Command School on Eros

Command School is just more school, except not. The teachers are still lying to Ender, but there are no other students to deal with.

The most interesting thing about Command School is that it's located on Eros, a former bugger outpost. Humans have taken over this bugger colony, which foreshadows humans taking over other bugger colonies later. It’s also interesting that Ender is uncomfortable on Eros because of this – which isn’t really foreshadowing, since Ender isn’t uncomfortable on the colony world that he and Val go to. If anything, it’s ironic for Ender to be uncomfortable here since he’ll turn out to be the first person to really understand the buggers.

The Colony

OK, we can’t hold it in any longer: the buggers build something for Ender to find on this colony world, but how do they know that he’ll come out to this particular world? After all, it was Val’s idea to get away from Earth and go to a colony world. Do you think the buggers built this fake Fairyland on every single planet they lived on? (If so, no wonder they lost the war – they were too busy focusing on that.)

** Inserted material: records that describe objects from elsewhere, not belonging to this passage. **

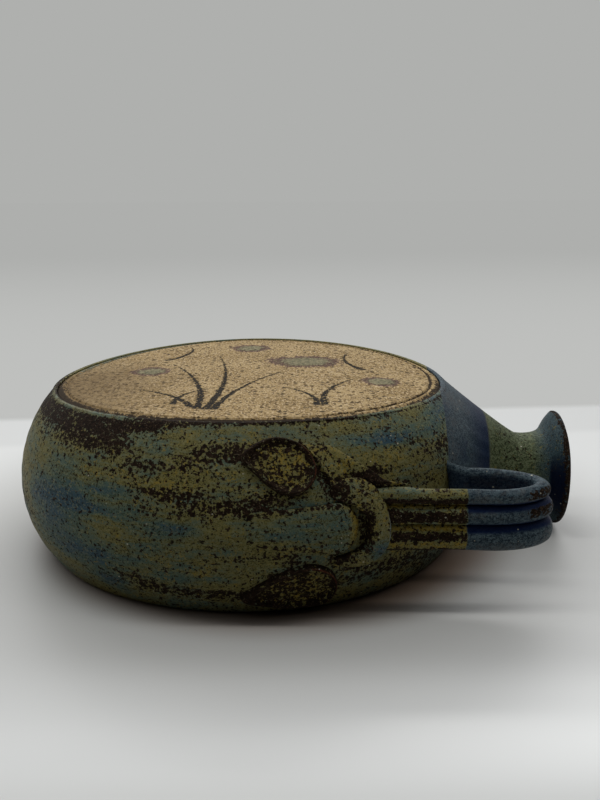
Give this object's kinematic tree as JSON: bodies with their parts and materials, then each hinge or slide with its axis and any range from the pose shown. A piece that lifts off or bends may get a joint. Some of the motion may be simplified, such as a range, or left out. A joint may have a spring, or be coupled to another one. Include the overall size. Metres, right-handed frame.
{
  "type": "pilgrim flask",
  "caption": "Round flat-sided stoneware flask with a short flared neck, one ribbed strap handle with a modelled root, and a bare clay disc set in its front face.",
  "frame": {"origin": "centre of the flat back face that the flask lies on", "axes": "+Z out of the front face, +X along the neck and out of the mouth, the handle on the -Y side"},
  "size_m": [0.2249, 0.1904, 0.066],
  "materials": {
    "body_glaze": "satin",
    "face_clay": "matte",
    "back_clay": "matte",
    "neck_glaze": "satin",
    "handle_glaze": "satin",
    "ornament_glaze": "satin"
  },
  "bodies": {
    "root": {"front_shell": "body_glaze", "back_shell": "body_glaze", "front_panel": "face_clay", "back_panel": "back_clay", "neck": "neck_glaze", "handle": "handle_glaze", "handle_arch": "ornament_glaze", "root_tongue": "ornament_glaze", "upper_leaf": "ornament_glaze", "lower_leaf": "ornament_glaze", "upper_strip": "ornament_glaze"}
  },
  "joints": []
}
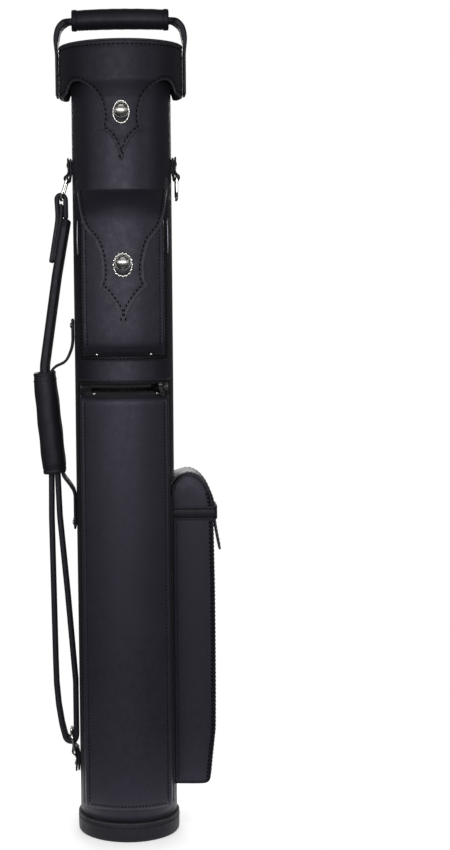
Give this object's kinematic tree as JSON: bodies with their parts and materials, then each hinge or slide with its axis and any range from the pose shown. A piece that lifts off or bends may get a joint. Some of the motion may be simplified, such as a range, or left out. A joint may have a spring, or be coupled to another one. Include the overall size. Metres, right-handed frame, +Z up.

But strange musings aside, what’s interesting about the colony world (that shows up for ten pages)? Well, it’s the place where we finally learn all about the buggers (news flash: they don’t want to kill humans) and where we learn that the buggers aren’t entirely extinct. Basically, the colony is a place where we get shocked a lot.

The colony is also a place where Ender can finally get away from all the old lies and manipulations and tortures – no Peter, no Graff, no Bonzo. In that sense, it’s a place where Ender can reinvent himself away from all his nightmares. It’s the place where he really learns what’s what (Ender doesn’t want to kill the buggers, the buggers don’t want to kill humans).

It also seems interesting that a lot of these discoveries come out in a place that looks just like Fairyland. Try this on for size: if the mind game allowed Ender to work through his feelings, the colony world allows us to work through what actually happened in this book – all the lies and all the torture. At least we get a second chance to make things right.